As not much seems to be happening at the moment, I wonder if he would consider passing on the sources? Which comes back to my other question, is anyone in contact with the maintainer?
In my view? Well, I know of no similar point-and-click tool for creating IF games that isn’t commercial - ADRIFT, RAGS and QUEST, and there’re probably others but these spring to mind. Frankly, having tried ADRIFT for a long time and having looked at RAGS and QUEST and the userbase and games that have been made with them… none of these three seem worth the price of registration, at least for me (opinions may vary), though ADRIFT is, by far, the worthiest of the three.
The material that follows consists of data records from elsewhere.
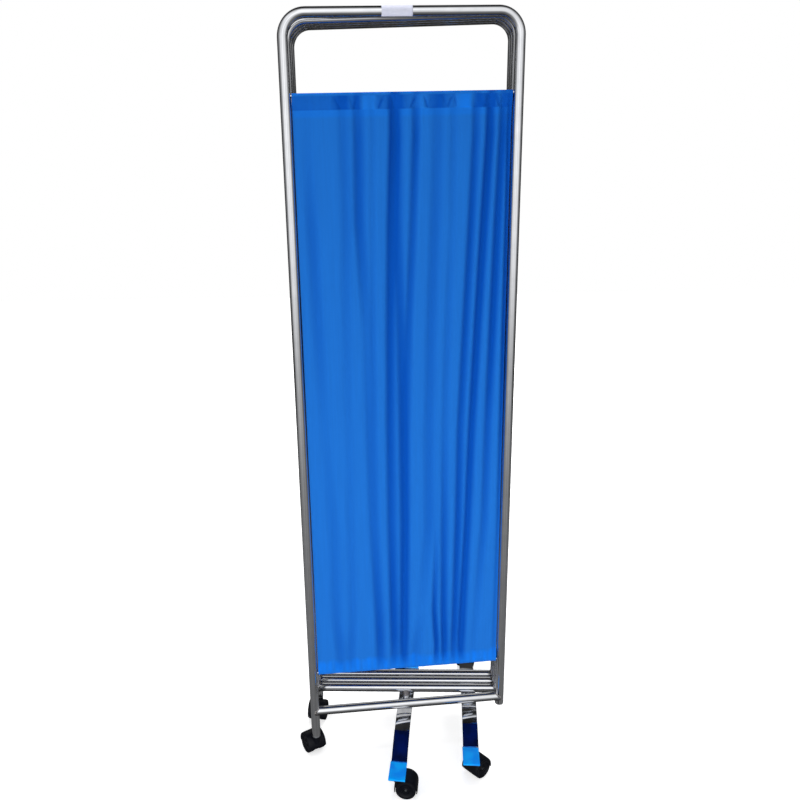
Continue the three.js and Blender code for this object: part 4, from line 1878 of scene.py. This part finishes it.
    def dished_wheel(self, side: int) -> Mesh:
        """Turn one wheel: a crowned tread, a dished face, a hub and a raised ring.

        Args:
            side: The wheel's side of the hood, -1 or 1.

        Returns:
            The wheel on its axle.
        """
        radius, bore, edge = self.wheel / 2, self.axle / 2 + self.gap, self.wheel_edge
        inner, outer = self.web / 2 + self.side_gap, self.half_width
        tread = [
            (radius - self.tread_depth, inner + 0.4),
            (radius - 0.9, inner),
            (radius - 0.2, inner + 0.9),
            (radius, inner + 3.0),
            (radius, outer - 3.4),
            (radius - 0.3, outer - 1.3),
            (radius - 1.2, outer - 0.4),
            (radius - 2.6, outer),
            (radius - 5.0, outer - 0.3),
            (radius - self.tread_depth, outer - 0.9),
        ]
        rim = radius - self.tread_depth + self.tread_bite
        dish, hub = outer - self.dish, outer - self.hub_depth
        ring_in, ring_out = self.ring
        core = [
            (bore, inner),
            (rim, inner),
            (rim, outer - 1.0),
            (rim - 1.3, outer - 2.4),
            (rim - 2.7, outer - 3.4),
            (ring_out + edge, dish),
            (ring_out, dish + self.ring_height),
            (ring_in, dish + self.ring_height),
            (ring_in - edge, dish),
            (self.hub_face + 1.4, dish),
            (self.hub_face + 0.8, hub - edge),
            (self.hub_face, hub),
            (bore + edge, hub),
            (bore, hub - edge),
        ]
        parts = [painted(turned(tread, segments=72), 0), painted(turned(core, segments=72), 1)]
        return moved(joined(parts), self.at_axle(side))


# Label


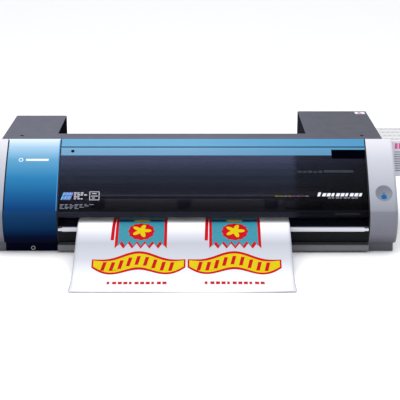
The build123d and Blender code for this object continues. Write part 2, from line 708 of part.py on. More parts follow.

For ease of use and power, I have settled on AGS for graphical games and Inform 7 for interactive fiction. I7 may not be point-and-click programming as SUDS is, but with all the extensions which even allow for automapping, it does everything SUDS does and more (as it should, it’s been around longer). The documentation is, game-design-wise, also very interesting. And it’s remarkably easy to learn and use.
Regarding the sources, I’m not sure he’d be willing - the new maintainer seems very fond of SUDS and what he added to it, even if he seems to be lacking in maintenance lately. Nevertheless, you could always ask… but short of asking in the forums, I don’t really know how. Maybe if you try taking a look in the documentation (which I believe is still largely written by Elliot, but it must have some differences?..), or in the games Matt released himself?
WOW! This is sure a golden oldie. Andy and I talked frequently about my story “Snow Night” that I wrote with SUDS. The conversational system in SUDS was great. Alas, he was distracted by more important matters and left it behind. This was quite a few years ago, and I lost contact with him. Then I plunged into I7. Did my best to learn it and am amazed at what it can do if you know it. But I had too many distractions that required tedious relearning.
Now I’m working with a CYA format at chooseyourstory.com. Their tools allow for advanced and potentially complicated stories far beyond the old paperback books format.
As an example, you can visit the website for my story “The Adventures of Phoebe McGee” at ksu.edu/wwparent/story/Phoebe/ that has a link to the story and includes resources that support it.
Someday, I might go back to the heavy hitter I7. I am more of a storyteller than a programmer. The versatile tools at chooseyourstory.com are all that I need at the moment.
An authoring system’s strong point should not be ease of use for the author. It should be the ability to generate games that people are actually willing to play. I don’t think that SUDS does particularly well here.
Hard to judge ease of use because authors come in all different ages. I agree with your essential point. What matters is the experience of the player. The CYA stories that can be created at chooseyourstory.com can be extremely simple and easy to do. But they can also be quite complicated as well and for some quite immersive. Alternatively, I wouldn’t say that a difficult-to-use tool is necessarily going to create a better story.
The key to your point though is “actually willing to play.” Any storyteller, regardless of medium, has to find an audience. But I’m not sure why having ease of use and creating great stories aren’t compatible. I7 made a huge leap forward in its ease of use without sacrificing what can be created using it.